In 2012, Keri’s husband received a call about a job interview in the UAE. We asked her more about her family’s decision to move to the Middle East: “It was certainly nothing we had planned with a toddler and a new born in tow, but we had outgrown our tiny London flat and either way, our family was growing and needed to move on.
“Since exchanging daily tube commutes for sunshine and a much more outdoorsy lifestyle, we really haven’t looked back! We now have three kids in our tribe and happily call the UAE our home.”
Keri’s main piece of advice? “Our top tip for families visiting Dubai is to get going early in the day. Be it heading out for a sunrise desert safari or tackling some of the large attractions before the lines start to form. Locals tend to be late starters so visiting popular places early in the day will ensure you have less crowds to tackle, and you will also beat most of the heat.”

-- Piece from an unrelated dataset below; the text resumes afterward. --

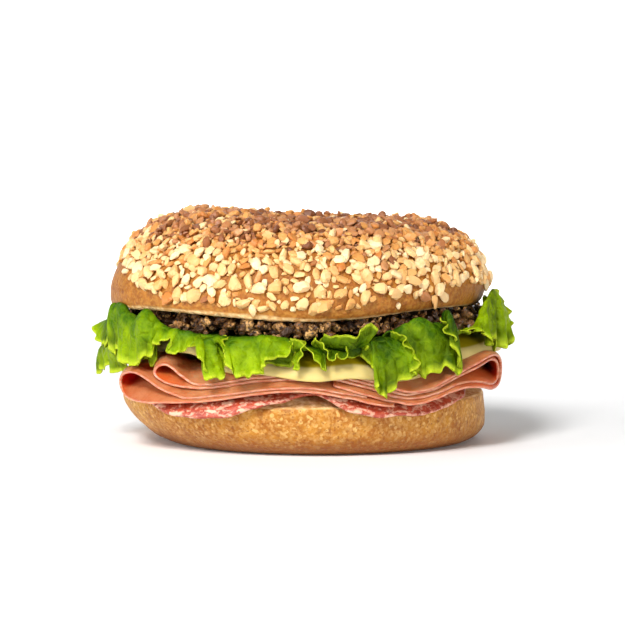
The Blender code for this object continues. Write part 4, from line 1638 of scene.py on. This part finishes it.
@dataclass
class Cheese:
    """One soft square slice, with its corners to the front, the back and both sides."""

    reach: float = 57.0
    roundness: float = 1.72
    thickness: float = 3.0
    clearance: float = 0.4
    half_ham: float = 0.375
    left_rise: float = 4.2
    left_spread: float = 1.3
    middle_rise: float = 3.3
    middle_place: float = 15.0
    right_rise: float = 4.6
    left_droop: float = 5.0
    front_droop: float = 1.1
    centre: tuple[float, float] = (3.0, -2.6)

    def height(self, x: Array, y: Array) -> Array:
        """Height of the slice's middle: over the ham's layers, and over the ham's folds and ends.

        Args:
            x: X on the slice.
            y: Y on the slice.

        Returns:
            A height for each place.
        """
        left_fold = self.left_rise + self.left_spread * smooth(16, 36, np.abs(y))
        over_left = left_fold * (1 - smooth(-34, -20, x)) * smooth(-60, -47, x)
        past_middle = (x - self.middle_place) / np.where(x < self.middle_place, 12, 14)
        over_ends = self.middle_rise * np.exp(-(past_middle**2))
        over_right = self.right_rise * smooth(28, 46, x)
        droop = self.left_droop * (1 - smooth(-62, -54, x)) + self.front_droop * smooth(48, 60, -y)
        above_ham = STACK.ham_level(3) + self.half_ham + self.clearance + self.thickness / 2
        return STACK.ham_floor(x, y) + above_ham + over_left + over_ends + over_right - droop

    def outline(self, angle: Array) -> Array:
        """Radius of a square with soft corners on the axes, from powers of cosine and sine.

        Args:
            angle: Angles round the slice.

        Returns:
            A radius for each angle.
        """
        power = self.roundness
        across = np.abs(np.cos(angle)) ** power + np.abs(np.sin(angle)) ** power
        rim = stack_points(40 * np.cos(angle), 40 * np.sin(angle), 0 * angle)
        return self.reach / across ** (1 / power) + 0.25 * SoftNoise(90).layered(rim, 8)

    def surface(self, x: Array, y: Array, offset: Array) -> Array:
        """Points of the slice at offset above its middle."""
        return stack_points(x, y, self.height(x, y) + offset)

    def make(self, table: Table) -> None:
        """Puts the slice in place."""
        shape = disc(self.centre, self.outline, self.surface, self.thickness, 44, 300, edge_crowding=1.4)
        table.put("cheese_slice", shape, CheeseFinish().material(), ("cheese",))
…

Plan to spend at least a few days in Dubai
Don’t be tempted just to rush through Dubai in a day or two, according to Jennifer and Tim of adventure travel blog Luxe Adventure Traveller, it is well worth spending some more time in this diverse city: “First-time visitors to Dubai should plan to spend at least a few days exploring,” said the duo. “Dubai is one of the only places in the world where you can sky on indoor slopes right in the heart of the city and then have some fun in the sun at one of the world’s top water parks.
“Be sure to book a dune bashing tour to get out of the city and witness one of the most spectacular sunsets you’ll see as the fiery ball dips below the dunes. And you simply cannot miss heading up the observation deck of the Burj Khalifa, the tallest building in the world.”